=== Records shown ===
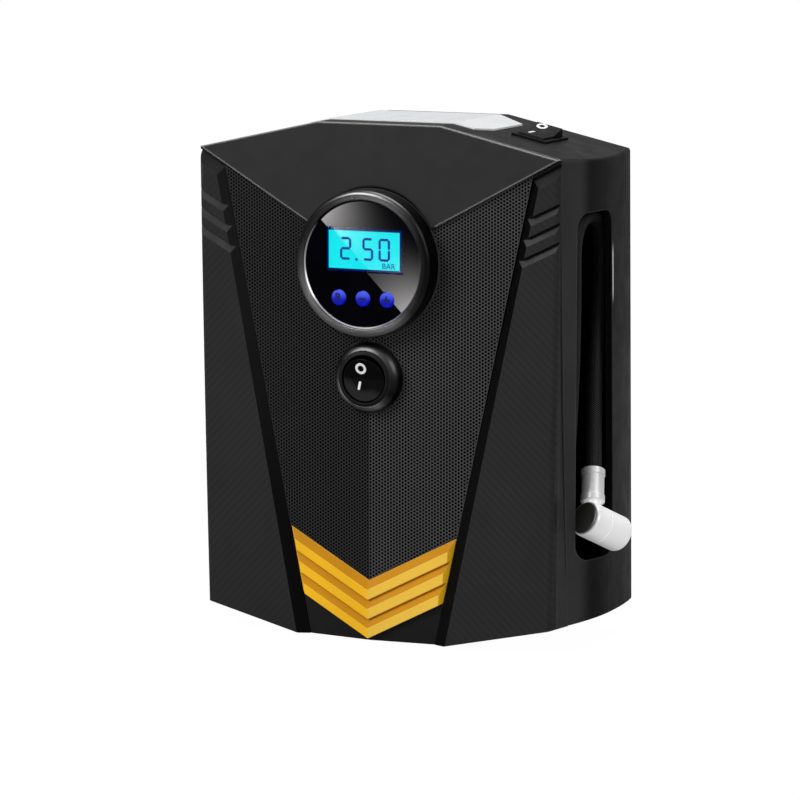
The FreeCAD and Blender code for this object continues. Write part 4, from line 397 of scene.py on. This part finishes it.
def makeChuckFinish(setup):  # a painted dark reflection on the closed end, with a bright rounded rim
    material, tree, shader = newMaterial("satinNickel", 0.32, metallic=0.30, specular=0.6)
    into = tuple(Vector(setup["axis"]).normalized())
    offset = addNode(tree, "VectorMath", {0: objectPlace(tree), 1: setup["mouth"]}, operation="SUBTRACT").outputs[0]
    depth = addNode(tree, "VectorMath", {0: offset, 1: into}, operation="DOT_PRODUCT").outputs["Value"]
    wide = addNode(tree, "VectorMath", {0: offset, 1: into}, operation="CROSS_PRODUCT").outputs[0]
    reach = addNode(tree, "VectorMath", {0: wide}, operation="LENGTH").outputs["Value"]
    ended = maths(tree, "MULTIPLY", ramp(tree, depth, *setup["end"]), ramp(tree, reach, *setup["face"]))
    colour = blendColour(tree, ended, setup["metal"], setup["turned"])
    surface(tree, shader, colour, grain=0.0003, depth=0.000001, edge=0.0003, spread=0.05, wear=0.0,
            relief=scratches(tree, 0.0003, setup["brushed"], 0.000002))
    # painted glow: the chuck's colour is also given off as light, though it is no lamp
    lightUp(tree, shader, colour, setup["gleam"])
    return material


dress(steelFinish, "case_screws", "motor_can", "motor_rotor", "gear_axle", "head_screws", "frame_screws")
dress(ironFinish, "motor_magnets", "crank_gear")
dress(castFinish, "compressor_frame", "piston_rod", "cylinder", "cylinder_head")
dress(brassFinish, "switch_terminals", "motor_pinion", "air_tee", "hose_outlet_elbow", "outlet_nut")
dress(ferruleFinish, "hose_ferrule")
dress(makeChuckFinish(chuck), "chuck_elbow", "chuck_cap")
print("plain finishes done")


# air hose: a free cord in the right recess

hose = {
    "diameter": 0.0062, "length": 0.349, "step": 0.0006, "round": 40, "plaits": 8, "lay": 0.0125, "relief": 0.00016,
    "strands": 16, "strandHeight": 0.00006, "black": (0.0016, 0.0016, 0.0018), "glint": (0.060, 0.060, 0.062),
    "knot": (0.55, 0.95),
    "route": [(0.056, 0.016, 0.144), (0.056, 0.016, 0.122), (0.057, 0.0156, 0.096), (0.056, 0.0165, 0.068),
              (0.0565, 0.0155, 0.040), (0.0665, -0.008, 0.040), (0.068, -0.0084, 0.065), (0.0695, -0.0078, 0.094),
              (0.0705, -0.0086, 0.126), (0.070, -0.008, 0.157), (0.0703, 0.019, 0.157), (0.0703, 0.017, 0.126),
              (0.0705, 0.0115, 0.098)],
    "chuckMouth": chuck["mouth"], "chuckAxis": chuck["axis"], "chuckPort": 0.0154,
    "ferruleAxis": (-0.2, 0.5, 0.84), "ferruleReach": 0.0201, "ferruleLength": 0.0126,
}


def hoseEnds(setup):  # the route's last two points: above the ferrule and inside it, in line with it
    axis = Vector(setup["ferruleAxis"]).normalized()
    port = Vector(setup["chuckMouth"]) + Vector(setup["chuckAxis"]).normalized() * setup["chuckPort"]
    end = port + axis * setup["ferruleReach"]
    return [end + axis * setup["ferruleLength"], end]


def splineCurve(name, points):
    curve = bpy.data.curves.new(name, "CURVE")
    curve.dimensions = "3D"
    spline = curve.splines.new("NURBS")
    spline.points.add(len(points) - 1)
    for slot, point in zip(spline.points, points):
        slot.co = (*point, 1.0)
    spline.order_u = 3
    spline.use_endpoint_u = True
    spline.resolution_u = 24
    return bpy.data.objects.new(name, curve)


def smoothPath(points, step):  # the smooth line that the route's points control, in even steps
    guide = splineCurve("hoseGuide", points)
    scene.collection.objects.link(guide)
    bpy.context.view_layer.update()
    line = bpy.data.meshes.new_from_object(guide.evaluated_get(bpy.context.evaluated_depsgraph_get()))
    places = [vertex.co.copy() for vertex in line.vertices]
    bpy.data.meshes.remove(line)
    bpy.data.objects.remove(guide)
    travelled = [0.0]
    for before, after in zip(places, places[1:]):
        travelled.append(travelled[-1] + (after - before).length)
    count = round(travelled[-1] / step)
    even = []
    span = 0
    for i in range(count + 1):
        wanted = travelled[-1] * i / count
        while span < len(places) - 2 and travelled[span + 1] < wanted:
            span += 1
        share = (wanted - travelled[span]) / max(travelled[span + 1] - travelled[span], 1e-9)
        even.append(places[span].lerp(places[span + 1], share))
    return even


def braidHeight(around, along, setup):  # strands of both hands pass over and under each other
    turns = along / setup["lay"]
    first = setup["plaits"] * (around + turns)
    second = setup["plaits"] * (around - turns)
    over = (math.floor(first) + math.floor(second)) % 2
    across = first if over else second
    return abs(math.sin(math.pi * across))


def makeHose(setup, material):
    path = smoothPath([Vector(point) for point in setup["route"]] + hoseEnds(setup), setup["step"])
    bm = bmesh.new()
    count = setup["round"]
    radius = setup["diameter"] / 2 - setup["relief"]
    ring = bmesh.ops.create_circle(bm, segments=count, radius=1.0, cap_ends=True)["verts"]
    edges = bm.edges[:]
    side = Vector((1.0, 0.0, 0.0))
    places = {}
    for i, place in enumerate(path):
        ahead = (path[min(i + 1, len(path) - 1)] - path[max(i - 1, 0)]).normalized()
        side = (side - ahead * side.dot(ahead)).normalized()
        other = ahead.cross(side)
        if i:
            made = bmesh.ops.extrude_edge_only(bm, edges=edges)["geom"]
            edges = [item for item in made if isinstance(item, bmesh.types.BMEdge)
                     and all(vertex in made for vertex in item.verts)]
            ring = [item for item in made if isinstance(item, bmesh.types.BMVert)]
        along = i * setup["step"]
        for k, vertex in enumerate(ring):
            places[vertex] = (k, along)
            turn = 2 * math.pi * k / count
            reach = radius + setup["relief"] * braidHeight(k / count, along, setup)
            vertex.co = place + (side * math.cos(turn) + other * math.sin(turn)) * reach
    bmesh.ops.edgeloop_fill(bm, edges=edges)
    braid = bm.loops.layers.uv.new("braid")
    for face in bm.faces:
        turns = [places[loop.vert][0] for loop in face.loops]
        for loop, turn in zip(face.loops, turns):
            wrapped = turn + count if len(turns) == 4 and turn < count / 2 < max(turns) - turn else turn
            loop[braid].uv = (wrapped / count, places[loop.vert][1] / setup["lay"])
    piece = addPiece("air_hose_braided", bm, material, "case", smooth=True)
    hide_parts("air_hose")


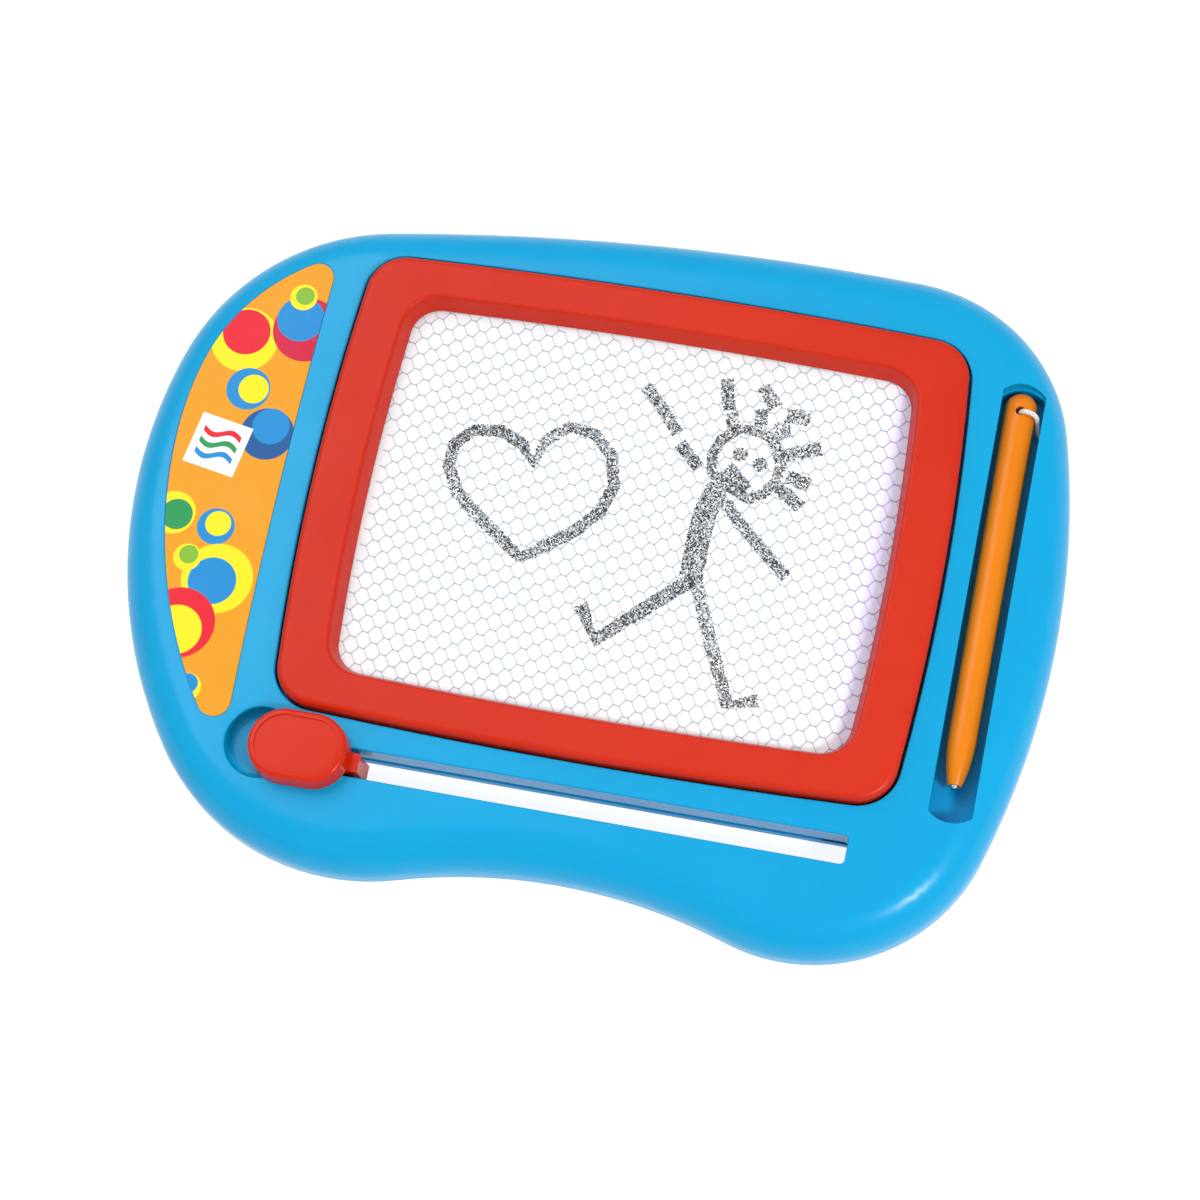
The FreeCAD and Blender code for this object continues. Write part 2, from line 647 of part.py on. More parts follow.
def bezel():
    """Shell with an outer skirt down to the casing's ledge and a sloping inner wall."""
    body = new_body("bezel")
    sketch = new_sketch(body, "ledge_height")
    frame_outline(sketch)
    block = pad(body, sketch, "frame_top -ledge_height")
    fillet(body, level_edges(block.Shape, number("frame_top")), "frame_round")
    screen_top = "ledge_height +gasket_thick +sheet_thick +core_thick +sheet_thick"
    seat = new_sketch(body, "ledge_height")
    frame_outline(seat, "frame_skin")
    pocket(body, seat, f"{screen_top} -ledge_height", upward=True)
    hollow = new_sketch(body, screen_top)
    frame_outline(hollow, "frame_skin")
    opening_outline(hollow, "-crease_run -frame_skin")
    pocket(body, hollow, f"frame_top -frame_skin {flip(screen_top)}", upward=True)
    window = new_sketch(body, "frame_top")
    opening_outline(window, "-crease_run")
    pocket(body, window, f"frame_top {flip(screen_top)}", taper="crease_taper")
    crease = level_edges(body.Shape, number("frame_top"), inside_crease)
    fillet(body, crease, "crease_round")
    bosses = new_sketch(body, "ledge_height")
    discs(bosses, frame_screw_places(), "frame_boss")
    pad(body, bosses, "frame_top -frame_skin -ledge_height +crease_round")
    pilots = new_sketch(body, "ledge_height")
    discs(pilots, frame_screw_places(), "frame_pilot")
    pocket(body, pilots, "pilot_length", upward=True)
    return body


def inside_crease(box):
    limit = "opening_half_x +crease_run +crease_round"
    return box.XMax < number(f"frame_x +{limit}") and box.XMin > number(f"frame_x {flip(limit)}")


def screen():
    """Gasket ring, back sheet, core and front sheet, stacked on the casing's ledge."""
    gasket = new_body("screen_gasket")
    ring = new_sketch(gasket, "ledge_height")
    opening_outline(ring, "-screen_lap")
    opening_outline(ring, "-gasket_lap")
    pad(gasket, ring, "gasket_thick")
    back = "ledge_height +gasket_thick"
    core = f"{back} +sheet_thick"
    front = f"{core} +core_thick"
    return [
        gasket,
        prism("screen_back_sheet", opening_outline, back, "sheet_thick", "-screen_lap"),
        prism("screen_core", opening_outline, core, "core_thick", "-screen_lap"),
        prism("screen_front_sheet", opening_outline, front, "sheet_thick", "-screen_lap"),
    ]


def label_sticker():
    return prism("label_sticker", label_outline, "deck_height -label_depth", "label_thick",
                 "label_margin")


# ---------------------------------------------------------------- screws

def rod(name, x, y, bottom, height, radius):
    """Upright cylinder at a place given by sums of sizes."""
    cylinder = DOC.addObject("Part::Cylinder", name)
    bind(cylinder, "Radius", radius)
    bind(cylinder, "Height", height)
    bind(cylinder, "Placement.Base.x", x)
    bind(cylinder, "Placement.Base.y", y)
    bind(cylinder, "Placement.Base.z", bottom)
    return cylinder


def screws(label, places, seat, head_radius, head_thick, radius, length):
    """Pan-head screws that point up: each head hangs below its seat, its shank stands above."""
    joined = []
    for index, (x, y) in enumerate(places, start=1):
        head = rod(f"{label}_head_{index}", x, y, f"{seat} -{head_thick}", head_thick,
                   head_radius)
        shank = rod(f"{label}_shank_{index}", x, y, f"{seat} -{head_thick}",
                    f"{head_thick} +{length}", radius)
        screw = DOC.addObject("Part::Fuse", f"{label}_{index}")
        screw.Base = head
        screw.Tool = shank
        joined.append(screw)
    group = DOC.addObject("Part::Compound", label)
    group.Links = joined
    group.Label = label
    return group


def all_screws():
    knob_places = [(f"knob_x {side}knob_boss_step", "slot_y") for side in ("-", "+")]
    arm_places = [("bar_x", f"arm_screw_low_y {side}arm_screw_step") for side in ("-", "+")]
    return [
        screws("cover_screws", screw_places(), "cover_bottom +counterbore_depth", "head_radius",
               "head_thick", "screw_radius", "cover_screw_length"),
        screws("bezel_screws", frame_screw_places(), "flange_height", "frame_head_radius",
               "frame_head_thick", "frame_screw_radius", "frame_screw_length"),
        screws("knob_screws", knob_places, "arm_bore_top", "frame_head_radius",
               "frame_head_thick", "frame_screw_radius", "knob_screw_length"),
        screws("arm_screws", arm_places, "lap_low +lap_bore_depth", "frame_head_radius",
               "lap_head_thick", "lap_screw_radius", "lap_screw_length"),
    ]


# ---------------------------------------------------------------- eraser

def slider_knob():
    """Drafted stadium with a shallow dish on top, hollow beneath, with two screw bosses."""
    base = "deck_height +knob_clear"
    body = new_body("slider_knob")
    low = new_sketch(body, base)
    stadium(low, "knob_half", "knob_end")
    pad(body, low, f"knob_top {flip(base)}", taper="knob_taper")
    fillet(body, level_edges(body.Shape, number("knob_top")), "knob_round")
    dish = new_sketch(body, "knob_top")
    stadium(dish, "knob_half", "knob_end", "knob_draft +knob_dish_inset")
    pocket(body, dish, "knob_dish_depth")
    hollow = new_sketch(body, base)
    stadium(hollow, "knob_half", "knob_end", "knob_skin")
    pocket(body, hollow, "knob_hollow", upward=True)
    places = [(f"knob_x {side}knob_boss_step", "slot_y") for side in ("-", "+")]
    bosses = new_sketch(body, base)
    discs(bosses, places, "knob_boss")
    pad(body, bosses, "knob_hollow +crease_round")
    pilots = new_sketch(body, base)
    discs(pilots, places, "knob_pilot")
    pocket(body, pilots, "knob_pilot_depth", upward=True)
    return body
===
Goal
Write out the records exactly, starting at the first line and stopping after the line that contains "return material".

The completed task
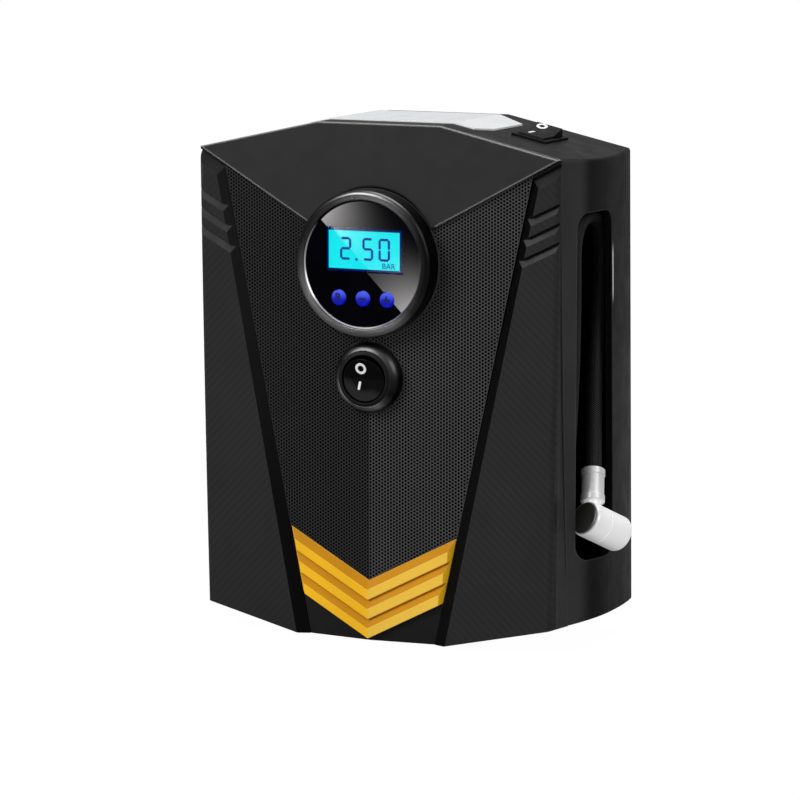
The FreeCAD and Blender code for this object continues. Write part 4, from line 397 of scene.py on. This part finishes it.
def makeChuckFinish(setup):  # a painted dark reflection on the closed end, with a bright rounded rim
    material, tree, shader = newMaterial("satinNickel", 0.32, metallic=0.30, specular=0.6)
    into = tuple(Vector(setup["axis"]).normalized())
    offset = addNode(tree, "VectorMath", {0: objectPlace(tree), 1: setup["mouth"]}, operation="SUBTRACT").outputs[0]
    depth = addNode(tree, "VectorMath", {0: offset, 1: into}, operation="DOT_PRODUCT").outputs["Value"]
    wide = addNode(tree, "VectorMath", {0: offset, 1: into}, operation="CROSS_PRODUCT").outputs[0]
    reach = addNode(tree, "VectorMath", {0: wide}, operation="LENGTH").outputs["Value"]
    ended = maths(tree, "MULTIPLY", ramp(tree, depth, *setup["end"]), ramp(tree, reach, *setup["face"]))
    colour = blendColour(tree, ended, setup["metal"], setup["turned"])
    surface(tree, shader, colour, grain=0.0003, depth=0.000001, edge=0.0003, spread=0.05, wear=0.0,
            relief=scratches(tree, 0.0003, setup["brushed"], 0.000002))
    # painted glow: the chuck's colour is also given off as light, though it is no lamp
    lightUp(tree, shader, colour, setup["gleam"])
    return material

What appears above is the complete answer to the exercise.